An avid reader since his teenage years, he began working in Parisian bookstores after graduating from high school. He then opened his own space in 2007 with a partner at the age of 25. “We took over a comic bookstore on Rue Lamarck in the 18th arrondissement. Our first – and slightly eccentric – idea was to specialize in philosophy.” The reality of the sector was a harsh wakeup call for the young man. “Like many first-time booksellers, I thought that it was an intellectual profession and that I would spend my days chatting with talented authors. In fact, it’s more like working in a restaurant; you spend most of your time carrying boxes and crunching numbers. The first year, I worked 70 hours a week with no vacation. It was a real slap in the face, but I learned everything I needed to know about the industry.”

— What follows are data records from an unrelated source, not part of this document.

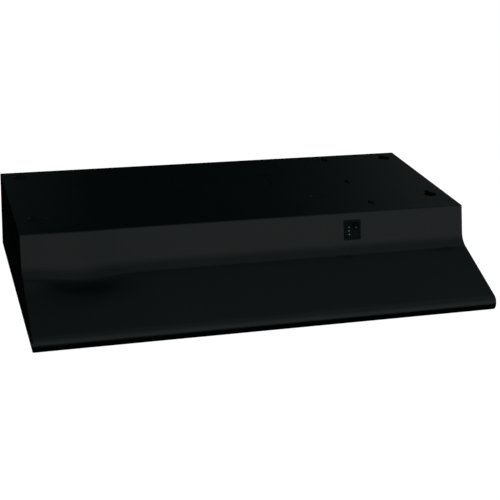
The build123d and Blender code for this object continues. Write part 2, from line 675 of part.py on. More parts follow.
# ------------------------------------------------------------------ filter
filter_x = (-FILTER_WIDTH / 2, FILTER_WIDTH / 2)
filter_y = (FILTER_REAR - FILTER_DEPTH, FILTER_REAR)
filter_z = (HOUSING_BOTTOM - FILTER_THICKNESS, HOUSING_BOTTOM)
window_x = (filter_x[0] + FILTER_BORDER, filter_x[1] - FILTER_BORDER)
window_y = (filter_y[0] + FILTER_BORDER, filter_y[1] - FILTER_BORDER)
groove_x = (window_x[0] - GROOVE_DEPTH, window_x[1] + GROOVE_DEPTH)
groove_y = (window_y[0] - GROOVE_DEPTH, window_y[1] + GROOVE_DEPTH)
groove_z = (filter_z[0] + FILTER_LIP, filter_z[1] - FILTER_LIP)
PIVOT_Y = FILTER_REAR - PIN_INSET
PIVOT_Z = HOUSING_BOTTOM - PIN_INSET

with BuildPart() as filter_frame:
    block(filter_x, filter_y, filter_z)
    fillet(filter_frame.edges().filter_by(Axis.Z), FILTER_CORNER)
    block(window_x, window_y, filter_z, Mode.SUBTRACT)
    block(groove_x, groove_y, groove_z, Mode.SUBTRACT)
save(filter_frame, "filter_frame")

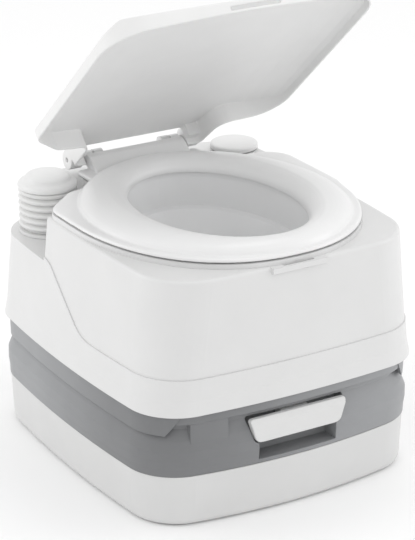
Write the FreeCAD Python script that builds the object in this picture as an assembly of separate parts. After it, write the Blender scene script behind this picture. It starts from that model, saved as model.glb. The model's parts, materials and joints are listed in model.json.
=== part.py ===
import FreeCAD, Part
import math
import os

# Cassette toilet: a flush-water section with bowl, seat and lid, standing on a waste tank.
# Millimetres. Origin: centre of the floor face. X to the right, Y to the back, Z up.

# Overall sizes
WIDTH = 383.0
DEPTH = 427.0
BASE_TOP = 63.0
SPLIT = 139.0
DECK = 296.0
CLOSED_HEIGHT = DECK + 34.0

# Walls and fits
WALL = 3.0
GAP = 0.3
RUN = 0.06

# Plan shape of the body
CORNER_R = 62.0
SIDE_BOW = 14.0
FLOOR_HALF_WIDTH = WIDTH / 2 - 5.5
FLOOR_HALF_DEPTH = DEPTH / 2 - 3.5
TOP_HALF_WIDTH = WIDTH / 2 - 16.0
TOP_HALF_DEPTH = DEPTH / 2 - 5.5
BASE_FRONT_BOW = 25.0
SKIRT_FRONT_BOW = 14.0
TOP_FRONT_BOW = 8.0
LIP_FLARE = 2.6
LIP_HEIGHT = 18.0
CREASE_HEIGHT = 43.0
CREASE_STEP = 1.4
BASE_EDGE_R = 9.0
DECK_EDGE_R = 4.0
PLINTH_TOP = DECK + 5.6
PLINTH_LIP = 0.8

# Waste tank sides
RIM_INSET = 5.5
RIM_HEIGHT = 12.0
GROOVE_INSET = 11.5
SIDE_BAND_HEIGHT = 26.0
SIDE_BAND_END = 144.0
RIDGE_Z = 94.0
PAD_X = -112.0
PAD_WIDTH = 46.0
PAD_LOW = 84.0

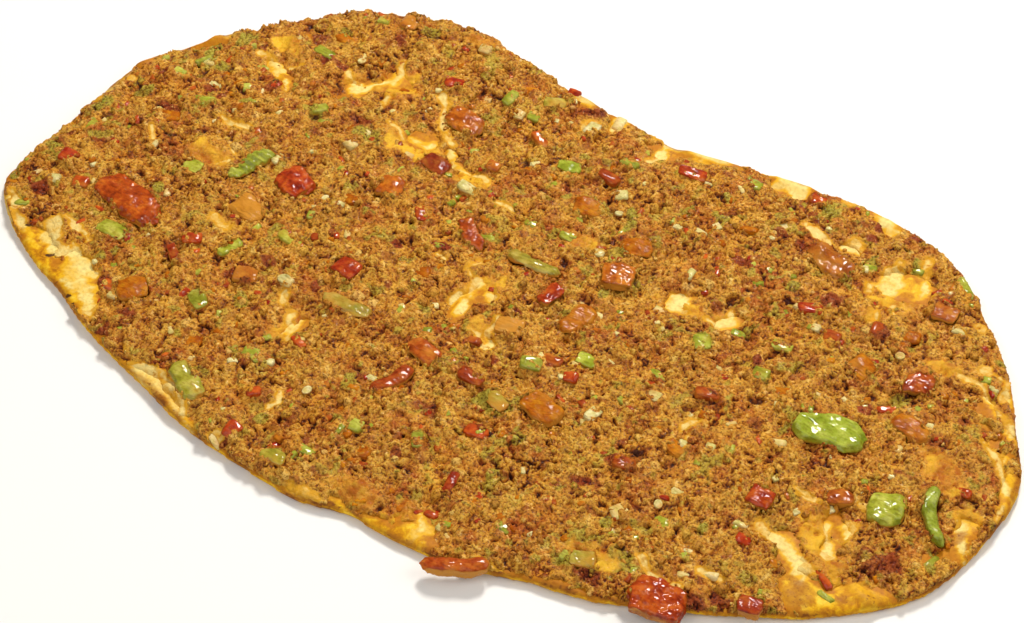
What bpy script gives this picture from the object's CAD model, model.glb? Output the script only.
# %% [markdown]
# A garlic lahmacun is a long oval of thin dough, stretched by hand, spread with a thin layer of
# minced meat and finely cut tomato, peppers, onion and garlic, and baked until the rim is crisp.
# It could be made freely in Blender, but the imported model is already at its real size, so it is
# the fixed frame here: every piece is laid over the solid that it stands for and stays on it.

import math

import bpy
import numpy as np
from mathutils import Matrix, Vector
from mathutils.bvhtree import BVHTree
from mathutils.kdtree import KDTree


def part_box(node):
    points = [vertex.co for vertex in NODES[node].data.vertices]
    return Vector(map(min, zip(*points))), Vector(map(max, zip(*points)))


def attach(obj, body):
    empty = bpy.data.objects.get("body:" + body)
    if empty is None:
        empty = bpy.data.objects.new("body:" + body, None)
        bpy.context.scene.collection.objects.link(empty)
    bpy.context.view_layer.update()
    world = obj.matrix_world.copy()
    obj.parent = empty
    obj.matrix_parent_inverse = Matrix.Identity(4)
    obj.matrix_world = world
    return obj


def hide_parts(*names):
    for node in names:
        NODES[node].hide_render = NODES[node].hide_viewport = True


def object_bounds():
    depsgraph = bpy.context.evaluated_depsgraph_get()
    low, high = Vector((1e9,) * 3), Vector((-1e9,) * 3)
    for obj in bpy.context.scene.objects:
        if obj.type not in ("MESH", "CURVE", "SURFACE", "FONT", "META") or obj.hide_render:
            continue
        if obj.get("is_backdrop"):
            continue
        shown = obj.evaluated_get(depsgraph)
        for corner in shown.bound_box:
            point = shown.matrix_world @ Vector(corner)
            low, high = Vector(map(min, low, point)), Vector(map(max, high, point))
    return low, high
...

© Kate Stremoukhova/France-Amérique
© Kate Stremoukhova/France-Amérique

Working on Social Ties and Atmosphere

After a year of hard work, he reduced the space devoted to philosophy books, became a general-interest bookseller, and found his cruising speed. “Our success was driven by events with guest authors; we organized almost one a week and our customers loved it. We also focused on social interaction and the atmosphere, but without any snobbery or posturing. We even held occasional evening wine tastings and tea parties on Sunday mornings. I believe that a bookstore must be a local landmark, a place to meet and talk. People need to follow the life of the bookstore as if it were a show on Netflix!”

In 2010, Cyril Dewavrin opened a second, smaller bookstore on Rue Cadet in the ninth arrondissement. “I mainly offered a selection of my favorites. It was doing well, and had a very loyal clientele, but I sold the space after three years because real estate prices had skyrocketed. The profits enabled me to consolidate the first bookshop, which I sold a few years later to two employees.” He then headed for the South of France and opened a bookstore in Avignon in 2017. This third space was inspired by what had worked so well in Paris: getting involved in local life by organizing readings and events.

Cyril Dewavrin also believes that it is essential to offer something other than books. “The French have a hard time understanding this, and I’ve sometimes been criticized for it, because the literary world can be rather snobbish,” he says. “For a bookstore to be profitable, you have to sell postcards, posters, tote bags, and stationery, but always with a literary spirit.” In Manhattan, the canvas bags feature the La Joie de Vivre logo, a beautiful black cat in the Art Deco style, and the faces of famous authors with an off beat, humorous twist. On one, Arthur Rimbaud is displayed against a multicolored background along with the words “The Rimbaud Flag” in a nod to the LGBTQ+ community’s emblem.

The addition of a coffee shop, serving French pastries and sandwiches, is all part of the plan. Ultimately, the owner estimates that books will account for only a third of sales. “The profit margin on an espresso is 90%,” he says. “This will help the store to survive, as will merchandise, which is far more profitable than books. You have to mix the two to make things work financially. A bookstore has to be a real business, not just a shop window. You can do highly intellectual things and sell jigsaw puzzles – the two aren’t mutually exclusive!”

In Albertine’s Shadow

Prior to the opening of La Joie de Vivre, New York’s only general-interest, French-language bookstore was located at the French embassy’s cultural services on Fifth Avenue. Inaugurated in September 2014, Albertine was launched to fill the void left by the legendary Librairie de France, which was located in Rockefeller Center from 1935 to 2009. “Albertine is a department of the embassy, which pays the salaries of its three booksellers, but its goal is to be independently economically viable,” says its director, Sandrine Butteau. Spread across two floors of a superb mansion, Albertine offers a catalog of over 15,000 works of general literature, children’s books, and works on the humanities. “Our clientele is made up of equal parts French speakers and Americans, and the proportion of English-language titles translated from French has been increasing for several years.” As well as its online store, Albertine has formed partnerships to create a network of “French corners” in independent American bookstores, such as Politics and Prose in Washington D.C., Brazos Bookstore in Houston, and Elliott Bay Book Company in Seattle.


Article published in the March 2024 issue of France-Amérique.